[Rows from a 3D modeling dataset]
Start

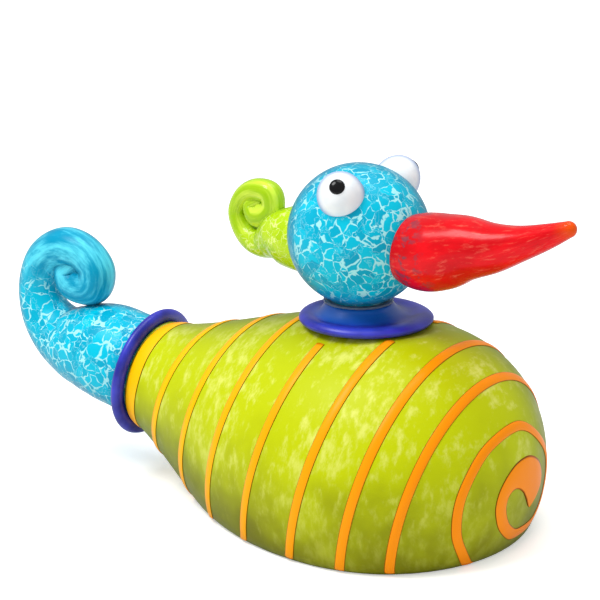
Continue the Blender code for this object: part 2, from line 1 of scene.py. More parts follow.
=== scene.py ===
# %% [markdown]
# # A blown-glass bird
# The bird is made of a dozen pieces of coloured glass: a satin green body wound with an orange thread, a
# turquoise tail and head, cobalt collars, a red beak, a lime crest and white eyes.  This notebook
# dresses the engineering model of those pieces with smooth surfaces and hand-made finishes.

# %% Load the model
import math

import bpy
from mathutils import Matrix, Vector
import numpy as np


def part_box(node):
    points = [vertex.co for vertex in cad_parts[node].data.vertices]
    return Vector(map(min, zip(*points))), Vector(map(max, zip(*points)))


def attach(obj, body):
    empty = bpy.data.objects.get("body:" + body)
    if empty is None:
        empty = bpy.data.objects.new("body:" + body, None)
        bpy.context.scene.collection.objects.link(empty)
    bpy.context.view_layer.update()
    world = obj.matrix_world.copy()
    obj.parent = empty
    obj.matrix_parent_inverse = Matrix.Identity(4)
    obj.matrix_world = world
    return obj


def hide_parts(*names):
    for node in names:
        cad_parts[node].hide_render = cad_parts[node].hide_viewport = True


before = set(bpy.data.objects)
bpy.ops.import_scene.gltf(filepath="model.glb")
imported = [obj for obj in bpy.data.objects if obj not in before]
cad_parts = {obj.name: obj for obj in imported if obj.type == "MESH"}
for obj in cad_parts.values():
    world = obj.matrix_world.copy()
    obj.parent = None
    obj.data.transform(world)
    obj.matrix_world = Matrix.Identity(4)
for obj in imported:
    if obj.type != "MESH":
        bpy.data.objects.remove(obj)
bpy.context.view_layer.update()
scene = bpy.context.scene
TAU = 2 * math.pi
MM = 0.001

# %% [markdown]
# ## Surfaces from formulas
# Each piece of glass is a surface of two numbers: how far along the piece, and how far round it.  We work
# out all the points at once as an array `points[row, column, xyz]`, then hand the array to one mesh
# function.  Rows may shrink to a single point, which becomes a pole shared by a fan of triangles.

# %% Mesh from a grid
def signed_volume(points, triangles):
    """Sum of a . (b x c) / 6 over the triangles: positive when faces point outwards."""
    a, b, c = (points[triangles[:, k]] for k in range(3))
    return float(np.einsum("ij,ij->i", a, np.cross(b, c)).sum() / 6.0)


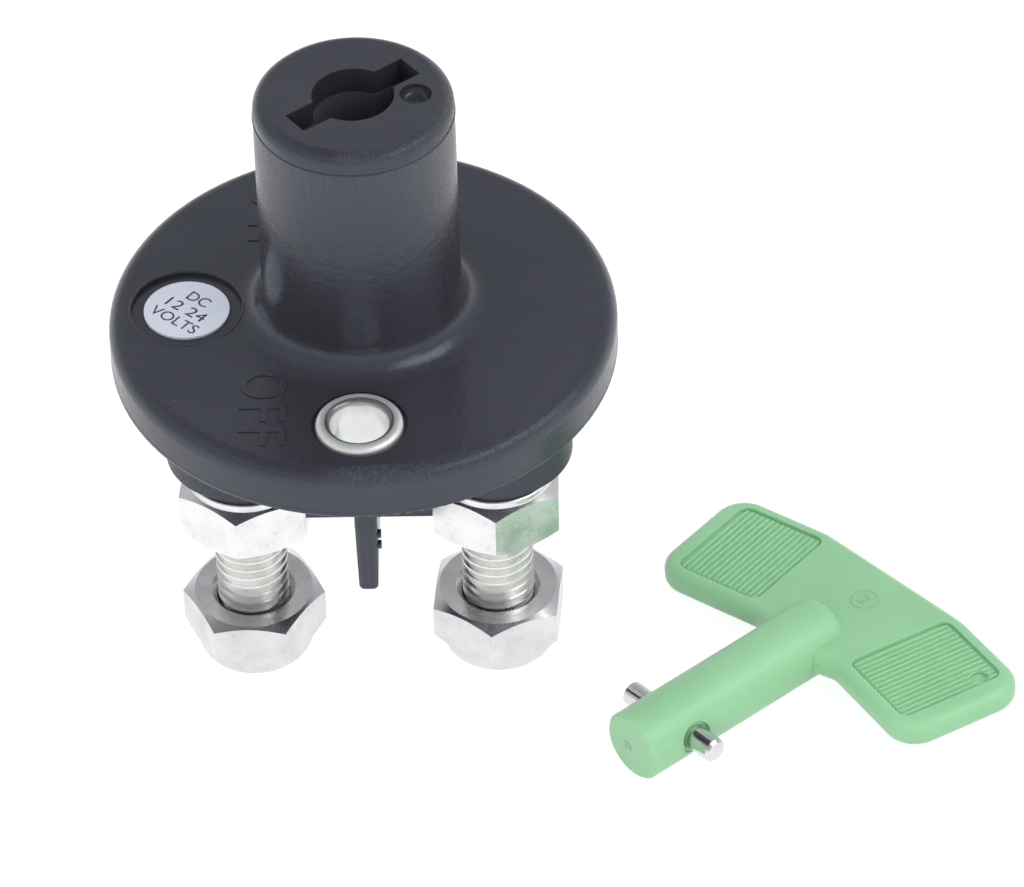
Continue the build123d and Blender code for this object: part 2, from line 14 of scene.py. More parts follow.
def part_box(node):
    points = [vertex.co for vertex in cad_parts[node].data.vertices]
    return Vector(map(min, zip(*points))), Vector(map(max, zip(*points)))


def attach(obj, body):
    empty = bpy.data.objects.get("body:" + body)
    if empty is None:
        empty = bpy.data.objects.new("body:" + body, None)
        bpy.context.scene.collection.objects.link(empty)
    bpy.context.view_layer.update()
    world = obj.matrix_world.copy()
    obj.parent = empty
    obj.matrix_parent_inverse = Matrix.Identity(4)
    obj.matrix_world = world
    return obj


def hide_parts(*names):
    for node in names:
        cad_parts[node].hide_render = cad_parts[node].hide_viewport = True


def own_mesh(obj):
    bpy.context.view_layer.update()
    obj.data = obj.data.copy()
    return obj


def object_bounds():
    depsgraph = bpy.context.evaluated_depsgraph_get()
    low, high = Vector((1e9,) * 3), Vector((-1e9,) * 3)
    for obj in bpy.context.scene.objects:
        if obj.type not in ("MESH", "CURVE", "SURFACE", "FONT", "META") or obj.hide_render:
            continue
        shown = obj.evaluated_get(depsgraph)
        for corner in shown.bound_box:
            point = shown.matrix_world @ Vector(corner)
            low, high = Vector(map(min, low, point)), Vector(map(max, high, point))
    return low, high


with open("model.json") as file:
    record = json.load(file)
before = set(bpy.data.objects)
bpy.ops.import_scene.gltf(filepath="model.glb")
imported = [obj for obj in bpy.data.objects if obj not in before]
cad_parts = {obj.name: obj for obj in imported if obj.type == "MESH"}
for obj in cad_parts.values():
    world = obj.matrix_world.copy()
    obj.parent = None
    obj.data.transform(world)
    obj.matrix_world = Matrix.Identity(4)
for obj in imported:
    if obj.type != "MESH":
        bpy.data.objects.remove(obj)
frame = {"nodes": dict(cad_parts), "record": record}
cad_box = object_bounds()
MM = 0.001

# ---------------------------------------------------------------- sizes and places of the CAD
# sizes that no box gives
neck_r = 12.9 * MM
parting_drop = 2.8 * MM
recess_r = 7.4 * MM
recess_depth = 0.6 * MM
eyelet_y = 23.25 * MM
eyelet_seam_r = 4.18 * MM

# places taken from the frame
housing_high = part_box("housing")[1]
nut_low, nut_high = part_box("stud_nut_right")
stud_low, stud_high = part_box("stud_right")
label_low, label_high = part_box("label_disc")
divider_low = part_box("terminal_divider")[0]
spring_low, spring_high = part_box("return_spring")

table_z = cad_box[0].z
neck_top = housing_high.z
parting_z = neck_top - parting_drop
flange_r = housing_high.x
flange_top = label_low.z + recess_depth
stud_x = (nut_low.x + nut_high.x) / 2
label_centre = (label_low + label_high) / 2

# colours, as linear red, green and blue
NYLON_DARK = (0.0282, 0.0276, 0.0355)
NYLON_PALE = (0.0325, 0.0320, 0.0412)
NYLON_SCRATCH_SHEEN = (0.075, 0.078, 0.092)
NYLON_CUT_GLINT = (0.30, 0.31, 0.34)
NYLON_DUST = (0.45, 0.46, 0.48)
PLATE_STAIN = (0.36, 0.36, 0.35)
PLATE_RINGS = (0.52, 0.52, 0.51)
GREEN_DEEP = (0.302, 0.588, 0.335)
GREEN_MID = (0.322, 0.610, 0.357)
GREEN_FLOW = (0.355, 0.640, 0.392)
EYELET_PALE = (0.90, 0.90, 0.90)
EYELET_DULL = (0.80, 0.80, 0.80)
EYELET_DARK_REFLECTION = (0.08, 0.08, 0.09)


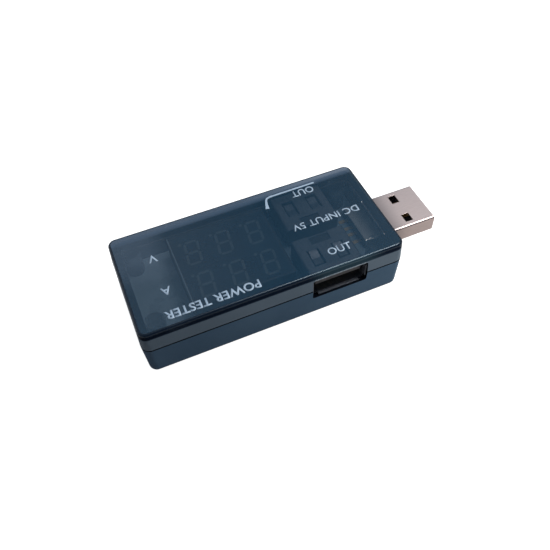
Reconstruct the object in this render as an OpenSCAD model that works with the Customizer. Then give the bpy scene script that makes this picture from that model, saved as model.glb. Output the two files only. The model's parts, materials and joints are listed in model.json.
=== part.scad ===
// USB power meter: a two-part case that holds a board with a plug, two ports and a
// two-row digit display. Origin at the middle of the whole length and width, on the
// surface it rests on. +X points to the plug, +Z up, and the front port faces -Y.

/* [Case] */
// Length of the case, without the plug
case_l = 61.5; // [61:0.5:66]
// Width of the case at the seam
case_w = 28.5; // [28.5:0.5:32]
// Height of the case
case_h = 15; // [15:0.5:17]
// Height of the seam between the two covers
seam_z = 9.5; // [9.5:0.1:9.8]
// Radius of the upright corners at the seam
corner_r = 2.1; // [2.1:0.1:3]
// Thickness of the case wall
wall = 1.5; // [1.3:0.1:1.5]
// How much narrower each side is at the top and at the bottom than at the seam
draft = 0.3; // [0.1:0.1:0.4]
// Radius of the top cover's upper edge
top_edge_r = 0.6; // [0.4:0.1:1.1]
// Radius of the bottom cover's lower edge
bottom_edge_r = 1.6; // [1:0.1:1.6]

/* [Plug] */
// Width of the plug shell
plug_w = 12; // [11.9:0.1:12.1]
// Height of the plug shell
plug_h = 4.5; // [4.4:0.1:4.6]
// Length of the plug outside the case
plug_out = 13.5; // [11.5:0.5:15]
// Height of the plug's underside
plug_z = 4.8; // [4.7:0.1:4.9]

/* [Ports] */
// Distance from the case's plug end to the middle of the front port
port_from_end = 16.15; // [16:0.1:17]
// How much nearer to the plug the back port is than the front one
back_port_shift = 0.7; // [0:0.1:0.8]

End

Output the records above in their entirety, exactly.

• [Written answer]
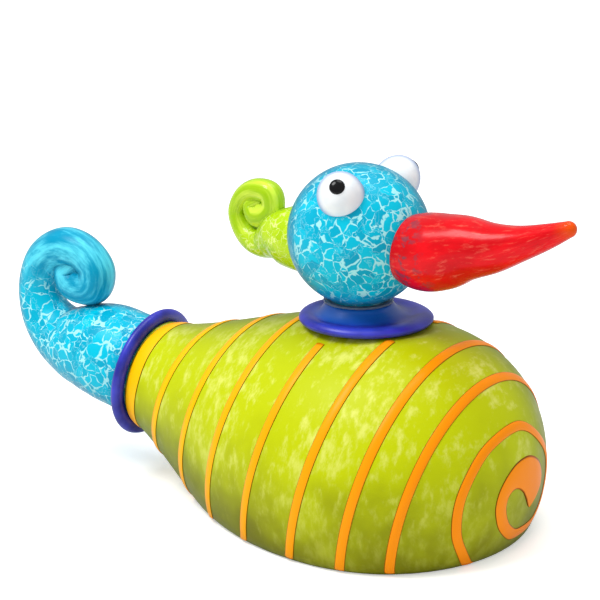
Continue the Blender code for this object: part 2, from line 1 of scene.py. More parts follow.
=== scene.py ===
# %% [markdown]
# # A blown-glass bird
# The bird is made of a dozen pieces of coloured glass: a satin green body wound with an orange thread, a
# turquoise tail and head, cobalt collars, a red beak, a lime crest and white eyes.  This notebook
# dresses the engineering model of those pieces with smooth surfaces and hand-made finishes.

# %% Load the model
import math

import bpy
from mathutils import Matrix, Vector
import numpy as np


def part_box(node):
    points = [vertex.co for vertex in cad_parts[node].data.vertices]
    return Vector(map(min, zip(*points))), Vector(map(max, zip(*points)))


def attach(obj, body):
    empty = bpy.data.objects.get("body:" + body)
    if empty is None:
        empty = bpy.data.objects.new("body:" + body, None)
        bpy.context.scene.collection.objects.link(empty)
    bpy.context.view_layer.update()
    world = obj.matrix_world.copy()
    obj.parent = empty
    obj.matrix_parent_inverse = Matrix.Identity(4)
    obj.matrix_world = world
    return obj


def hide_parts(*names):
    for node in names:
        cad_parts[node].hide_render = cad_parts[node].hide_viewport = True


before = set(bpy.data.objects)
bpy.ops.import_scene.gltf(filepath="model.glb")
imported = [obj for obj in bpy.data.objects if obj not in before]
cad_parts = {obj.name: obj for obj in imported if obj.type == "MESH"}
for obj in cad_parts.values():
    world = obj.matrix_world.copy()
    obj.parent = None
    obj.data.transform(world)
    obj.matrix_world = Matrix.Identity(4)
for obj in imported:
    if obj.type != "MESH":
        bpy.data.objects.remove(obj)
bpy.context.view_layer.update()
scene = bpy.context.scene
TAU = 2 * math.pi
MM = 0.001

# %% [markdown]
# ## Surfaces from formulas
# Each piece of glass is a surface of two numbers: how far along the piece, and how far round it.  We work
# out all the points at once as an array `points[row, column, xyz]`, then hand the array to one mesh
# function.  Rows may shrink to a single point, which becomes a pole shared by a fan of triangles.

# %% Mesh from a grid
def signed_volume(points, triangles):
    """Sum of a . (b x c) / 6 over the triangles: positive when faces point outwards."""
    a, b, c = (points[triangles[:, k]] for k in range(3))
    return float(np.einsum("ij,ij->i", a, np.cross(b, c)).sum() / 6.0)


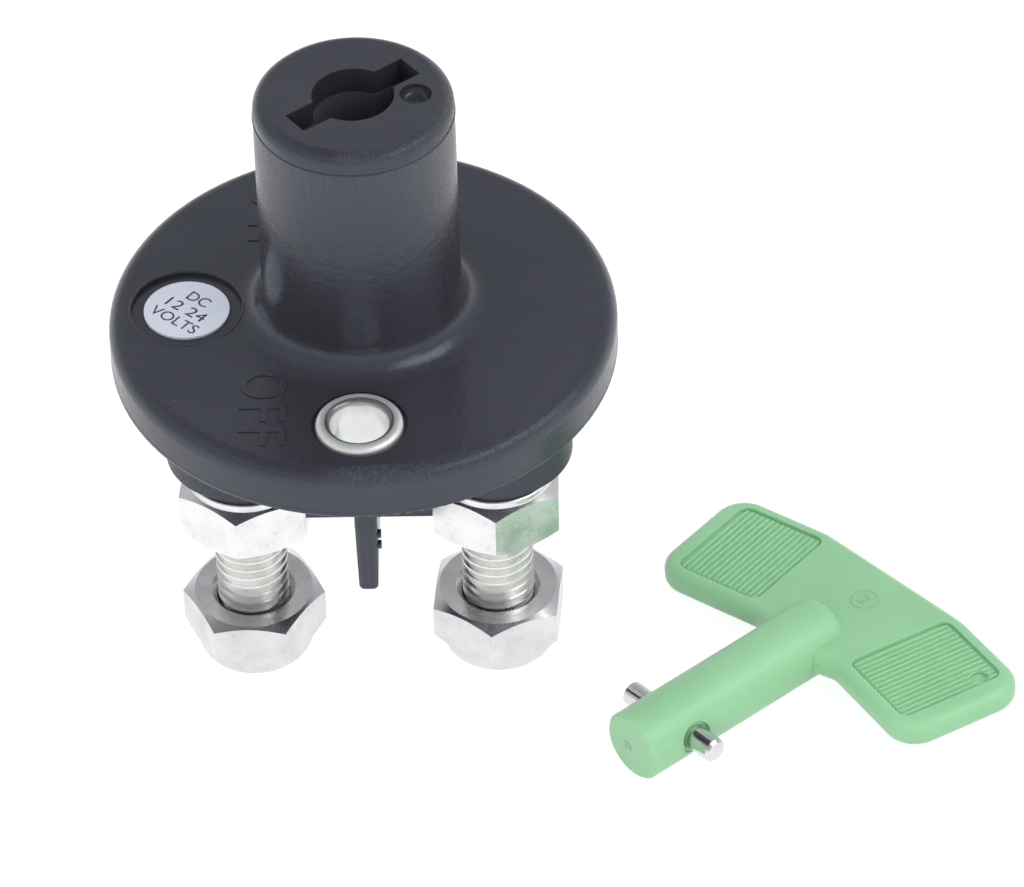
Continue the build123d and Blender code for this object: part 2, from line 14 of scene.py. More parts follow.
def part_box(node):
    points = [vertex.co for vertex in cad_parts[node].data.vertices]
    return Vector(map(min, zip(*points))), Vector(map(max, zip(*points)))


def attach(obj, body):
    empty = bpy.data.objects.get("body:" + body)
    if empty is None:
        empty = bpy.data.objects.new("body:" + body, None)
        bpy.context.scene.collection.objects.link(empty)
    bpy.context.view_layer.update()
    world = obj.matrix_world.copy()
    obj.parent = empty
    obj.matrix_parent_inverse = Matrix.Identity(4)
    obj.matrix_world = world
    return obj


def hide_parts(*names):
    for node in names:
        cad_parts[node].hide_render = cad_parts[node].hide_viewport = True


def own_mesh(obj):
    bpy.context.view_layer.update()
    obj.data = obj.data.copy()
    return obj


def object_bounds():
    depsgraph = bpy.context.evaluated_depsgraph_get()
    low, high = Vector((1e9,) * 3), Vector((-1e9,) * 3)
    for obj in bpy.context.scene.objects:
        if obj.type not in ("MESH", "CURVE", "SURFACE", "FONT", "META") or obj.hide_render:
            continue
        shown = obj.evaluated_get(depsgraph)
        for corner in shown.bound_box:
            point = shown.matrix_world @ Vector(corner)
            low, high = Vector(map(min, low, point)), Vector(map(max, high, point))
    return low, high


with open("model.json") as file:
    record = json.load(file)
before = set(bpy.data.objects)
bpy.ops.import_scene.gltf(filepath="model.glb")
imported = [obj for obj in bpy.data.objects if obj not in before]
cad_parts = {obj.name: obj for obj in imported if obj.type == "MESH"}
for obj in cad_parts.values():
    world = obj.matrix_world.copy()
    obj.parent = None
    obj.data.transform(world)
    obj.matrix_world = Matrix.Identity(4)
for obj in imported:
    if obj.type != "MESH":
        bpy.data.objects.remove(obj)
frame = {"nodes": dict(cad_parts), "record": record}
cad_box = object_bounds()
MM = 0.001

# ---------------------------------------------------------------- sizes and places of the CAD
# sizes that no box gives
neck_r = 12.9 * MM
parting_drop = 2.8 * MM
recess_r = 7.4 * MM
recess_depth = 0.6 * MM
eyelet_y = 23.25 * MM
eyelet_seam_r = 4.18 * MM

# places taken from the frame
housing_high = part_box("housing")[1]
nut_low, nut_high = part_box("stud_nut_right")
stud_low, stud_high = part_box("stud_right")
label_low, label_high = part_box("label_disc")
divider_low = part_box("terminal_divider")[0]
spring_low, spring_high = part_box("return_spring")

table_z = cad_box[0].z
neck_top = housing_high.z
parting_z = neck_top - parting_drop
flange_r = housing_high.x
flange_top = label_low.z + recess_depth
stud_x = (nut_low.x + nut_high.x) / 2
label_centre = (label_low + label_high) / 2

# colours, as linear red, green and blue
NYLON_DARK = (0.0282, 0.0276, 0.0355)
NYLON_PALE = (0.0325, 0.0320, 0.0412)
NYLON_SCRATCH_SHEEN = (0.075, 0.078, 0.092)
NYLON_CUT_GLINT = (0.30, 0.31, 0.34)
NYLON_DUST = (0.45, 0.46, 0.48)
PLATE_STAIN = (0.36, 0.36, 0.35)
PLATE_RINGS = (0.52, 0.52, 0.51)
GREEN_DEEP = (0.302, 0.588, 0.335)
GREEN_MID = (0.322, 0.610, 0.357)
GREEN_FLOW = (0.355, 0.640, 0.392)
EYELET_PALE = (0.90, 0.90, 0.90)
EYELET_DULL = (0.80, 0.80, 0.80)
EYELET_DARK_REFLECTION = (0.08, 0.08, 0.09)


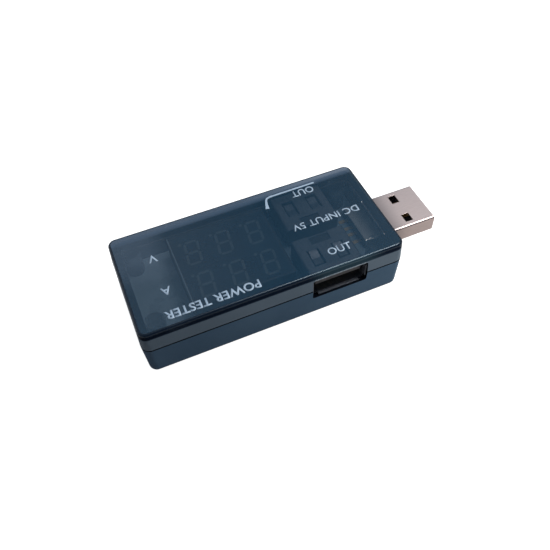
Reconstruct the object in this render as an OpenSCAD model that works with the Customizer. Then give the bpy scene script that makes this picture from that model, saved as model.glb. Output the two files only. The model's parts, materials and joints are listed in model.json.
=== part.scad ===
// USB power meter: a two-part case that holds a board with a plug, two ports and a
// two-row digit display. Origin at the middle of the whole length and width, on the
// surface it rests on. +X points to the plug, +Z up, and the front port faces -Y.

/* [Case] */
// Length of the case, without the plug
case_l = 61.5; // [61:0.5:66]
// Width of the case at the seam
case_w = 28.5; // [28.5:0.5:32]
// Height of the case
case_h = 15; // [15:0.5:17]
// Height of the seam between the two covers
seam_z = 9.5; // [9.5:0.1:9.8]
// Radius of the upright corners at the seam
corner_r = 2.1; // [2.1:0.1:3]
// Thickness of the case wall
wall = 1.5; // [1.3:0.1:1.5]
// How much narrower each side is at the top and at the bottom than at the seam
draft = 0.3; // [0.1:0.1:0.4]
// Radius of the top cover's upper edge
top_edge_r = 0.6; // [0.4:0.1:1.1]
// Radius of the bottom cover's lower edge
bottom_edge_r = 1.6; // [1:0.1:1.6]

/* [Plug] */
// Width of the plug shell
plug_w = 12; // [11.9:0.1:12.1]
// Height of the plug shell
plug_h = 4.5; // [4.4:0.1:4.6]
// Length of the plug outside the case
plug_out = 13.5; // [11.5:0.5:15]
// Height of the plug's underside
plug_z = 4.8; // [4.7:0.1:4.9]

/* [Ports] */
// Distance from the case's plug end to the middle of the front port
port_from_end = 16.15; // [16:0.1:17]
// How much nearer to the plug the back port is than the front one
back_port_shift = 0.7; // [0:0.1:0.8]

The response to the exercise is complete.